Copy exactly the lines from the start of the data below through the one that carries "cutters = [post_groove, leg_groove]", and only those.

>> Begin Recorded data

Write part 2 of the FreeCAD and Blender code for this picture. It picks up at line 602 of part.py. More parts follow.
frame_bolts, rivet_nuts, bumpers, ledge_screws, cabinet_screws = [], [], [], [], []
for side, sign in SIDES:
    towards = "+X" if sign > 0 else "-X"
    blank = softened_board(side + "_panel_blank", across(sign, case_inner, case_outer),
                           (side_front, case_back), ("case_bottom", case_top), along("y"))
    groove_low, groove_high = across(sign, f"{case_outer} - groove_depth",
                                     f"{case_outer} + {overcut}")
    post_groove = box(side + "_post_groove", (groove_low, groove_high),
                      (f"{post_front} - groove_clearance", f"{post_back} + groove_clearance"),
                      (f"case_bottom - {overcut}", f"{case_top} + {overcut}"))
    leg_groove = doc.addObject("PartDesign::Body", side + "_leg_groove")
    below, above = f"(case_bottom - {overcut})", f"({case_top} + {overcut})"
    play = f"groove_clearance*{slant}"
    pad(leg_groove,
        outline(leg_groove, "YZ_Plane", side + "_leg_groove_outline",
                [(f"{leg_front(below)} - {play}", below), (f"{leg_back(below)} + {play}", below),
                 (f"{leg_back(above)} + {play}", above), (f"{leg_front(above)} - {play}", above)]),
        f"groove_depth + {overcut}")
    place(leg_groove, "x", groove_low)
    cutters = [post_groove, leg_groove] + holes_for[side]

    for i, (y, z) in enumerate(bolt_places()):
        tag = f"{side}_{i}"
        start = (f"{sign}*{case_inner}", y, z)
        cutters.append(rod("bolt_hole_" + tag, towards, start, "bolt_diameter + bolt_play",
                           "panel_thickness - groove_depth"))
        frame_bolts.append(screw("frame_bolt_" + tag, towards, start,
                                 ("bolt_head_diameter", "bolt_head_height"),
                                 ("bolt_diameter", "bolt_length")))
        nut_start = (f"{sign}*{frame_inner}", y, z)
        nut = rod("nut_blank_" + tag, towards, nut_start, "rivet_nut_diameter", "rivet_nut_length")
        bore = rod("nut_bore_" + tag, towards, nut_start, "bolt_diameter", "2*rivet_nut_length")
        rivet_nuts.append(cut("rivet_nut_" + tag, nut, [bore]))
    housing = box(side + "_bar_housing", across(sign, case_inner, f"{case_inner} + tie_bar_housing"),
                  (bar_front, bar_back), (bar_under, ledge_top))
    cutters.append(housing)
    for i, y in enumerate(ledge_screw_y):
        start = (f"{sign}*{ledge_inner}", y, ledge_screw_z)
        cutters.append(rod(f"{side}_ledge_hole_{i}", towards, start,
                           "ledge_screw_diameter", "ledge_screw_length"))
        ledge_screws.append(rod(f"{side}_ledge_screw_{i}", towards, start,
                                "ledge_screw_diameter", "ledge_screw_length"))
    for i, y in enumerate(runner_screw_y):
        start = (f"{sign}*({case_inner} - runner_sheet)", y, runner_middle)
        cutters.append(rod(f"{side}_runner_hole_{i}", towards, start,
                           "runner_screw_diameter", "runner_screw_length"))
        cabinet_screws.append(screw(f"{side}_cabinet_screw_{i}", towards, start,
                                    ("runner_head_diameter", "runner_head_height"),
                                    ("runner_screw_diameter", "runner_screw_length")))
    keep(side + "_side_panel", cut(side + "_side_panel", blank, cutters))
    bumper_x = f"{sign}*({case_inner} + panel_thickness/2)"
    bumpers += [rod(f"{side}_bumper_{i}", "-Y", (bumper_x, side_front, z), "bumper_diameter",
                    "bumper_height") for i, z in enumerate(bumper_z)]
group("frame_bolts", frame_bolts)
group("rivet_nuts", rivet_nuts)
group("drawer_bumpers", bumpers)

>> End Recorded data

Solved problem:
Write part 2 of the FreeCAD and Blender code for this picture. It picks up at line 602 of part.py. More parts follow.
frame_bolts, rivet_nuts, bumpers, ledge_screws, cabinet_screws = [], [], [], [], []
for side, sign in SIDES:
    towards = "+X" if sign > 0 else "-X"
    blank = softened_board(side + "_panel_blank", across(sign, case_inner, case_outer),
                           (side_front, case_back), ("case_bottom", case_top), along("y"))
    groove_low, groove_high = across(sign, f"{case_outer} - groove_depth",
                                     f"{case_outer} + {overcut}")
    post_groove = box(side + "_post_groove", (groove_low, groove_high),
                      (f"{post_front} - groove_clearance", f"{post_back} + groove_clearance"),
                      (f"case_bottom - {overcut}", f"{case_top} + {overcut}"))
    leg_groove = doc.addObject("PartDesign::Body", side + "_leg_groove")
    below, above = f"(case_bottom - {overcut})", f"({case_top} + {overcut})"
    play = f"groove_clearance*{slant}"
    pad(leg_groove,
        outline(leg_groove, "YZ_Plane", side + "_leg_groove_outline",
                [(f"{leg_front(below)} - {play}", below), (f"{leg_back(below)} + {play}", below),
                 (f"{leg_back(above)} + {play}", above), (f"{leg_front(above)} - {play}", above)]),
        f"groove_depth + {overcut}")
    place(leg_groove, "x", groove_low)
    cutters = [post_groove, leg_groove] + holes_for[side]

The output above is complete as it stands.